もしいたら、カナダにでも連れて行ってくれ。

一国のトップが臆面もなく堂々とこんな主張をする国が、チェチェン共和国である。

チェチェン共和国は、イスラム教徒が大半を占めることもあり、独自の文化・言語を有する、かなり閉鎖的な国だという。そんな国において、「同性愛」は「不名誉なこと」として扱われる。なんと、家族の中に同性愛者がいると分かった場合には、「血によって償うべき」と考えるのが一般的なのだそうだ。つまり、「家族の恥を『殺す』ことで解決する」という意味である。

映画の冒頭で映し出されるアーニャという女性は、助けを求めた支援団体のメンバー・デイヴィッドの電話で、「このままでは父親に殺される」と訴えていた。映画が始まってすぐの場面であり、観客はその切迫感をリアルには受け取りにくいのだが、「同性愛者だとバレたら家族に殺される」ことが当たり前の国だと知れば、アーニャの訴えの緊急性がよく理解できるだろう。

アーニャは、叔父に性的指向のことを知られてしまい、「自分と関係を持たないと、お前の父親にバラすぞ」と脅されている。デイヴィッドの見立てでは、アーニャが叔父と関係を持っても、父親に性的指向を知られても、彼女は家庭内で静かに抹殺されるだろうと予測していた。その判断には、アーニャの父親が政府高官であるという事実も多少なりとも関係しているのだが、そのような特殊な家庭環境でなくても状況に大差はないそうだ。

凄まじいことに、チェチェン共和国では、同性愛者に対しての拘束・暴力は「罪に問われない」という。要するに、国を挙げて「家族内での”清算”」を推奨していると言っていいだろう。映画の中では防犯カメラ映像も流れ、性的マイノリティーの人たちが街中などで暴行を受けている様子が映し出される。

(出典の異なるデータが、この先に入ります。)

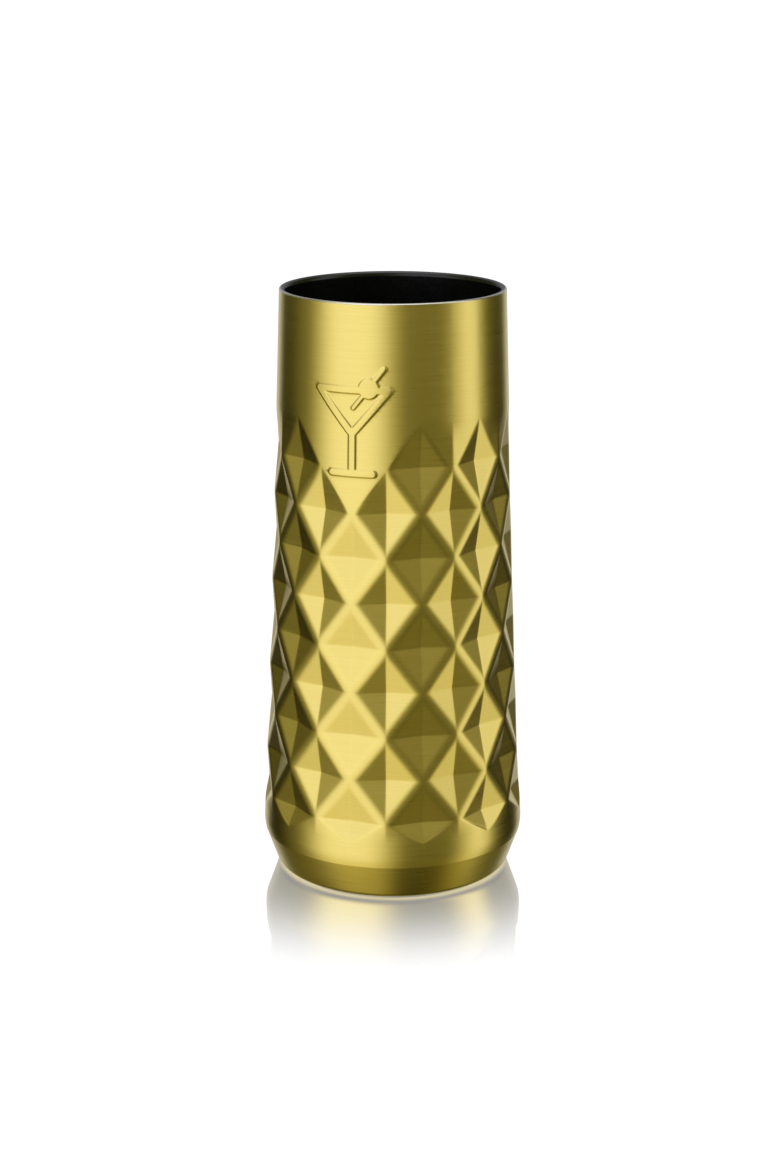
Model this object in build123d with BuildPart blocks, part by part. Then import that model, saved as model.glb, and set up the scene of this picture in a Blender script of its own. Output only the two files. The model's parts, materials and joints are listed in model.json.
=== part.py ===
"""Double-walled, vacuum-insulated cocktail shaker body with a faceted outer shell.

Millimetres. +Z is up, the vessel axis is Z, the foot pad's underside is at Z = 0 and the
emblem faces -Y. Every piece is a separate solid, written as one STEP file per piece.
"""

import os
from math import asin, atan, cos, radians, sin, sqrt

from build123d import *

# Outer shell
FOOT_PROUD = 0.6
SHELL_TOP = 205.0
SHELL_SHEET = 0.6
MOUTH_RADIUS = 38.45
MIDDLE_RADIUS = 41.8
SHOULDER_RADIUS = 45.8
SHOULDER_HEIGHT = 15.0
SHOULDER_FILLET = 10.0
BASE_RADIUS = 40.7
BASE_FILLET = 3.0
MIDDLE_HEIGHT = (SHELL_TOP + SHOULDER_HEIGHT) / 2

# Pressed lozenges, in rows that are staggered by half a pitch
LOZENGES_AROUND = 11
LOZENGE_ROWS = 9
ROW_SPACING = 15.4
FIRST_ROW_HEIGHT = 28.2
LOZENGE_DEPTH = 2.7
CUTTER_REACH = 2 * LOZENGE_DEPTH
LOZENGE_HALF_ANGLE = 12.6
LOZENGE_HALF_HEIGHT = 12.0
FIRST_ROW_LOWER_HALF = 7.0
FIRST_LOZENGE_ANGLE = -90.0

# Embossed emblem: a stemmed glass with an olive on a pick
EMBLEM_HEIGHT = 164.5
EMBLEM_RELIEF = 0.45
EMBLEM_STROKE = 2.4
GLASS_HALF_WIDTH = 14.5
GLASS_RIM = 14.0
GLASS_POINT = -3.5
STEM_FOOT = -16.0
GLASS_FOOT_HALF_WIDTH = 8.0
OLIVE_RADIUS = 3.4
PICK_LENGTH = 18.0
PICK_WIDTH = 1.4
PICK_TILT = 52.0
PICK_CENTRE = (5.4, 13.4)

# Inner liner
LINER_SHEET = 0.5
LINER_RADIUS = 35.4
LINER_FLOOR = 12.5
LINER_CORNER = 9.0
LINER_JOINT = 24.0
SEAT_RADIUS = 36.3
SEAT_BOTTOM = 191.5
SEAT_TOP = 203.5
SEAT_STEP = 2.0
LIP_FLARE = 0.8
LINER_OUTSIDE = LINER_RADIUS + LINER_SHEET
LINER_WELD_RADIUS = 0.4
LIP_BEAD_HEIGHT = 0.6

# Radiation foil in the vacuum gap
FOIL_GAP = 0.1
FOIL_THICKNESS = 0.1
FOIL_BOTTOM = 26.0
FOIL_TOP = 187.0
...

その中では、多くの人が捕えられ、殴られ、髪を切られたりしていた。

中でも最も衝撃的だった映像は、道路上で横たわる女性と思われる人物の顔めがけて、両手でなければ持ち上げられないほどの石を振り下ろとしているものだ。映像は、振り下ろされる石が手から離れる前に終わったが、恐らく横たわっていた女性は亡くなってしまったと思われる。

凄まじい状況だと言っていい。

外国メディアに対する取材の中でカディロフ大統領は、「民族の浄化のため」という表現を使っていた。まさにこれは、ナチスドイツのホロコーストを想起させる言葉だろう。デイヴィッドも、「スターリンやヒトラーの時代に戻ったようだ」という表現で、その異常さを言葉にしていた。中国のウイグル自治区で「教育」と称して拷問が行われているなどの疑惑も長く存在するが、そのような状況は、どんな理屈を捏ねくり回したところで、「現代版ホロコースト」と呼ばれて然るべき残酷なものだ。

そんなことが現代に起こっていることがやはり私には衝撃でしかない。

先述した通り、カディロフが独裁を続けられる最大の理由は、プーチン大統領の後ろ盾があるからだ。チェチェン共和国における「性的マイノリティーへの迫害」は決して、プーチン大統領が主導しているわけではない。しかし、黙認していることもまた事実だ。デイヴィッドも、「プーチン大統領に責任があることは明白だ」と主張している。

というのも、「性的マイノリティーの拘束・拷問に対して抗議し、調査を依頼する嘆願書」の提出が阻まれてしまったからだ。支援者たちは、多数の署名を集め、モスクワに嘆願書を提出するつもりでいたのだが、その直前、「無許可で集会を行った」という理由で拘束されてしまう。ロシアには、チェチェン共和国の状況を改善する意志などがまったくないのである。

「ゲイ狩り」が始まったきっかけと、支援団体の奮闘

デイヴィッドは、「同じようなことがいつロシア全土で起こってもおかしくはない」と語っていた。というのも、チェチェン共和国で「ゲイ」を対象にした大規模な「粛清」が始まったのは、非常に些細なことがきっかけだったからだ。

2017年冬、麻薬絡みの捜査の過程で押収された携帯電話から、かなり際どいゲイの写真が発見された。こんなことがきっかけなのである。それから、その写真の持ち主に「ゲイ仲間を暴露しろ」と迫り、名前が挙がった者を次々に拘束しては、さらに仲間の名前を吐かせるというやり方を続けたのだ。